8. One report, one model

I wouldn’t call this is a myth per se. it’s something most people unaware of.  When someone learn to use Power BI, you bring the data to PBIX file and create a report using that data. That practice continues and people create so many data models and schedules to refresh for all those models within Power BI service.   Most people don’t use Share datasets, Certified/Endorsed datasets to create Power BI report. You can use one model to create multiple reports and trust me, that is how you should do it.

Shared Datasets: https://docs.microsoft.com/en-us/power-bi/connect-data/service-datasets-share

Certified Datasets: https://docs.microsoft.com/en-us/power-bi/connect-data/service-datasets-certify

Well, that is it for this post.
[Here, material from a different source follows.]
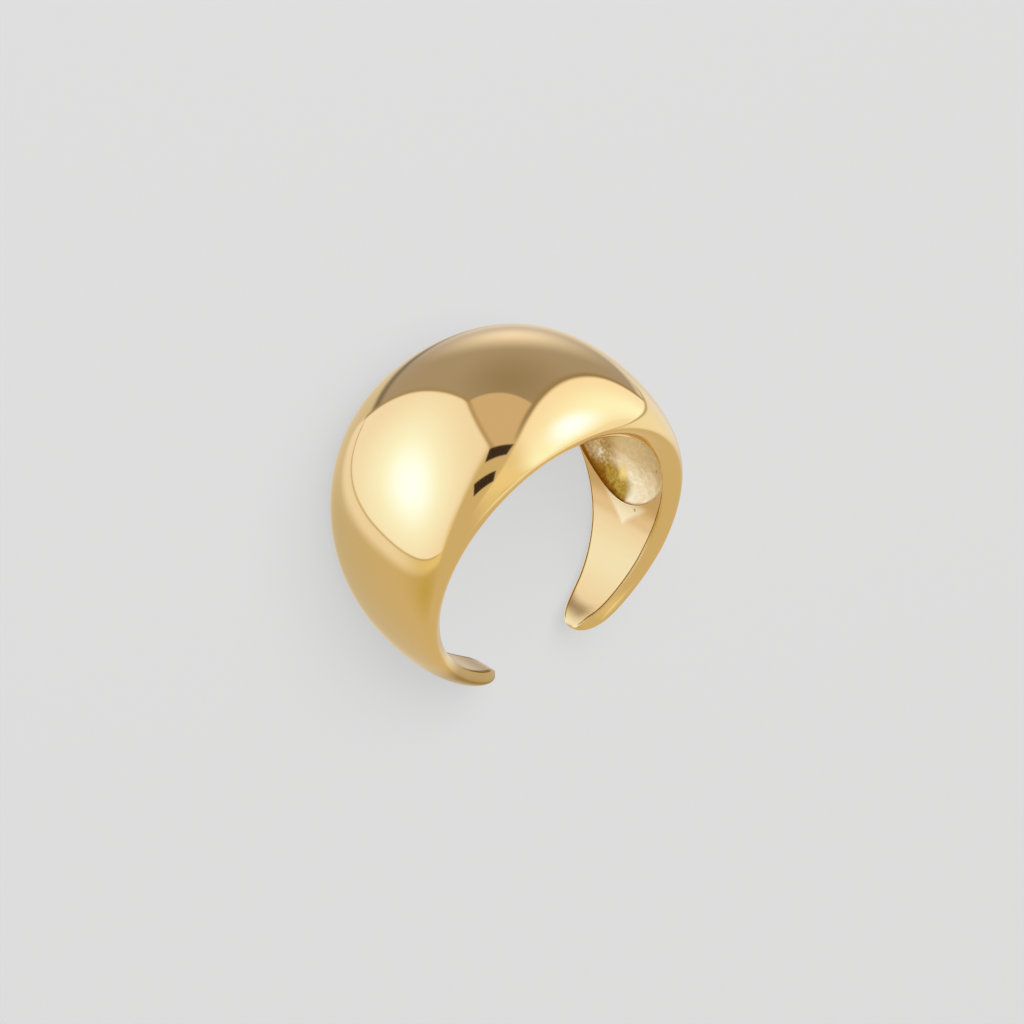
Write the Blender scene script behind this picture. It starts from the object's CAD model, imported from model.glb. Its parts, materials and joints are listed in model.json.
"""Open dome ring in polished gold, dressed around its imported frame.

The ring is one swept form: stations run from tip to tip, and each one goes from the crown over the lip,
round the crisp inner edge, over a fine groove, across the flat land and into the hollow under the dome.
The pale and dark shapes on the polished gold are the studio round it, which only reflections see.
"""

import json
import math

import bpy
from bpy.props import FloatProperty, FloatVectorProperty, IntProperty, PointerProperty
from mathutils import Matrix, Vector


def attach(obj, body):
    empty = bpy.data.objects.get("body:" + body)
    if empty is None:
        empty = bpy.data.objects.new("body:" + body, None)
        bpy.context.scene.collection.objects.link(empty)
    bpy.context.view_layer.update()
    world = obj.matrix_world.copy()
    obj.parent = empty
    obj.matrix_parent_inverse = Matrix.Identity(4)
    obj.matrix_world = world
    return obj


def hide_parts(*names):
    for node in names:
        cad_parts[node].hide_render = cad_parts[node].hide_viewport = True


bl_info = {
    "name": "Dome ring",
    "version": (1, 0, 0),
    "blender": (4, 5, 0),
    "location": "3D View > Sidebar > Ring",
    "description": "Builds an open dome ring and the studio round it",
    "category": "Object",
}

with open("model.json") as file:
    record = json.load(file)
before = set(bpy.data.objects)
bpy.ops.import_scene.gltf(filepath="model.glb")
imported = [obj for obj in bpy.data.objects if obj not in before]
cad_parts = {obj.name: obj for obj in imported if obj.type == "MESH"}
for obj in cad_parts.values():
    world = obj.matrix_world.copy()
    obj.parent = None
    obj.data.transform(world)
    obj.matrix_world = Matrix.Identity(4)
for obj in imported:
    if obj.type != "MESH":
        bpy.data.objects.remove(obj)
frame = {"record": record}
HOLE = next(m for m in frame["record"]["mounts"] if m["name"] == "finger_hole")
MM = 0.001
QUARTER = math.pi / 2

# The form
STEP = 0.01  # short step with which a curve's direction is read
PULL = 0.66  # how far the rounded corner follows those directions
KEPT = 0.7  # least share of the half-width that is left inside the softened edge, and again inside the groove
LEAST = 1e-7  # smallest height that anything is divided by
CLOSING = 2e-7  # points this close to each other become one
LAND_RISE = 1.7  # how fast the land narrows towards the crown
CAST_RISE = 40  # how fast the cast skin sets in past the rim of the hollow
RELIEF_RISE = 6  # how fast its relief sets in
SEAM_RISE = 3  # how fast the groove's line sets in from the end of a tip
ROUGH_NOISE = 0.6  # roughness of the noise that shapes the relief
SEAT = Vector((0, -0.005, 0.015)) * MM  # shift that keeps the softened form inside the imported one

# Edges and lines on the gold with their soft widths, in degrees from the crown
STRIP_FROM = (70, 20)
STRIP_TO = (90, 6)
STAIN_FROM = (78, 14)
STAIN_WIDENS = (93, 8)
LOWER_RIM_FROM = (70, 20)
UPPER_RIM_FROM = (80, 6)
FROST_FROM = (100, 4)
TAN_FROM = (118, 14)
WORN_FROM = (124, 14)
CRESCENT = (152.6, 6.2)
SEAM_TO = (158, 3)

# The same in the hollow, as shares of its half-width from -1 at its lower rim to 1 at its upper rim
LOWER_RIM = (-0.96, 0.03)
STRIP = (-0.62, 0.3)
STAIN = (-0.5, 0.46)
UPPER_LINE = (0.86, 0.08)
UPPER_RIM = (0.93, 0.04)

# Marks that casting left: millimetres across the band, then degrees from the crown
NICKS = ((1.2, 102.6), (2.6, 84), (-2.2, 84))
NICK_SIZE = (0.16, 1.1)
PATCH = (-0.85, 92.5)
PATCH_SIZE = (0.7, 5)
FROST = (0.2, 102)
FROST_SIZE = (1.9, 9.5)


def length(name, description, default):
    """A size that is given here in millimetres and kept in metres."""
    return FloatProperty(name=name, description=description, default=default * MM, unit="LENGTH", precision=5)


def angle(name, description, default):
    """An angle that is given here in degrees."""
    return FloatProperty(name=name, description=description, default=math.radians(default), subtype="ANGLE")


def share(name, description, default):
    return FloatProperty(name=name, description=description, default=default, subtype="FACTOR", soft_max=3)


def steps(name, description, default):
    return IntProperty(name=name, description=description, default=default, min=2)


def colour(name, description, default):
    return FloatVectorProperty(name=name, description=description, default=default, size=3, subtype="COLOR",
                               min=0, max=4)


def vector(name, description, default):
    return FloatVectorProperty(name=name, description=description, default=default, size=3, subtype="XYZ",
                               precision=6)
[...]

As always, if you think I have missed something or I got something wrong, free free to add those in comment section.  Thank you for reading and have a wonderful day!!

3 thoughts on “8 Popular myths about Power BI

  1. Scott Stauffer June 24, 2020 / 2:50 am

    In addition on #2… Template Apps!


  2. aluong February 24, 2021 / 7:16 am

    About the 1 Gb limit can you please clarify? Suppose i’m importing data from a SLQ Server DB for 200 GB. This data will go in in the PBX file compressed (with a 10 X factor we say i’ll have a 20GB file)? What you are saying is: till then the PIBX file is on my PC is ok and i’ve a problem only when i publlsh it? And how about a web data presentation for the file? Many Thanks


    • Asanka Padmakumara February 27, 2021 / 12:43 pm

      Yes, as far as the PBIX file is in your PC, only limit is memory available within it. It only check for 1Gb limit when you try to publish it. Within the service, the model can grow upto 1.2 Gb.